The authors prove that subsampling a fixed orthogonal matrix can satisfy the D-restricted isometry property (D-RIP) for redundant dictionaries, provided the matrix is sufficiently incoherent with the dictionary. This yields recovery guarantees for structured measurements in compressive sensing, enabling practical applications.

Consider the problem of recovering an unknown signal from undersampled measurements, given the knowledge that the signal has a sparse representation in a specified dictionary $D$. This problem is now understood to be well-posed and efficiently solvable under suitable assumptions on the measurements and dictionary, if the number of measurements scales roughly with the sparsity level. One sufficient condition for such is the $D$-restricted isometry property ($D$-RIP), which asks that the sampling matrix approximately preserve the norm of all signals which are sufficiently sparse in $D$. While many classes of random matrices are known to satisfy such conditions, such matrices are not representative of the structural constraints imposed by practical sensing systems.
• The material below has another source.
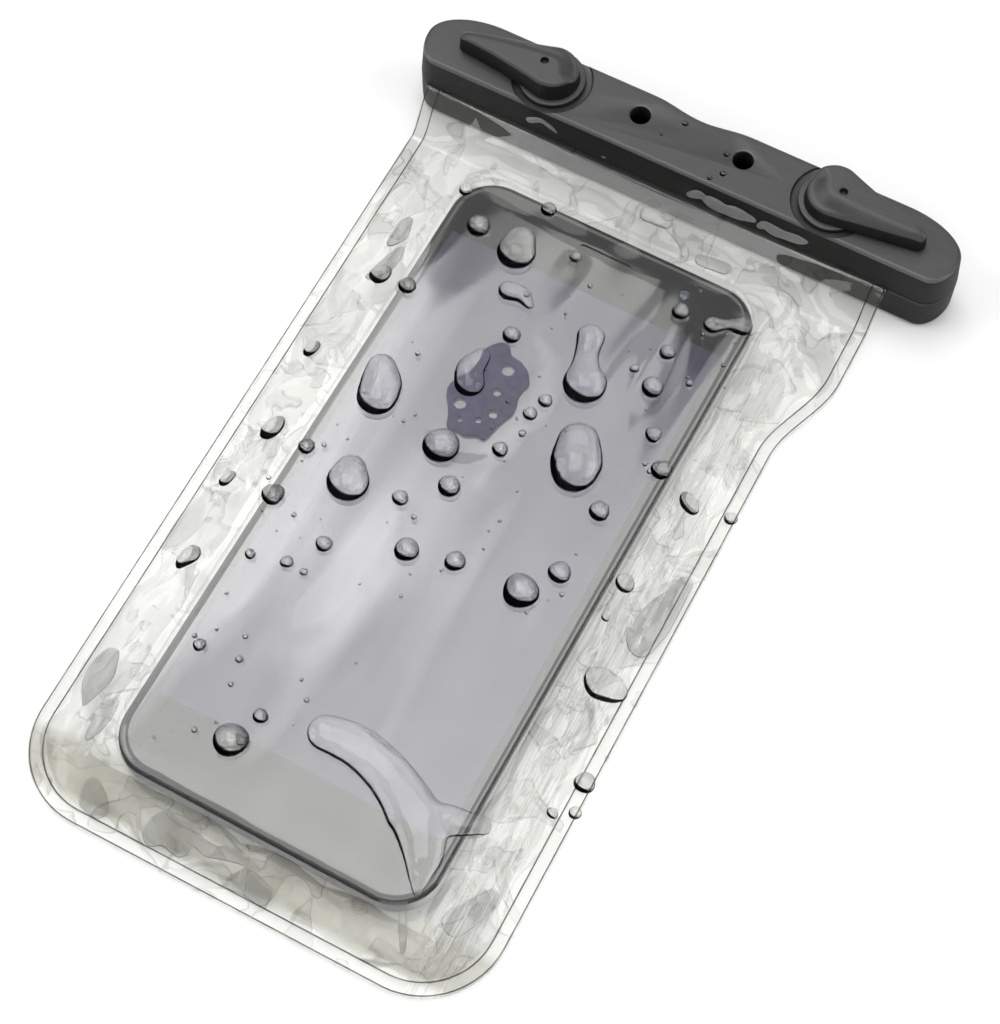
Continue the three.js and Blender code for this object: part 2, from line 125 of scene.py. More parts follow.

We close this gap in the theory by demonstrating that one can subsample a fixed orthogonal matrix in such a way that the $D$-RIP will hold, provided this basis is sufficiently incoherent with the sparsifying dictionary $D$. We also extend this analysis to allow for weighted sparse expansions. Consequently, we arrive at compressive sensing recovery guarantees for structured measurements and redundant dictionaries, opening the door to a wide array of practical applications.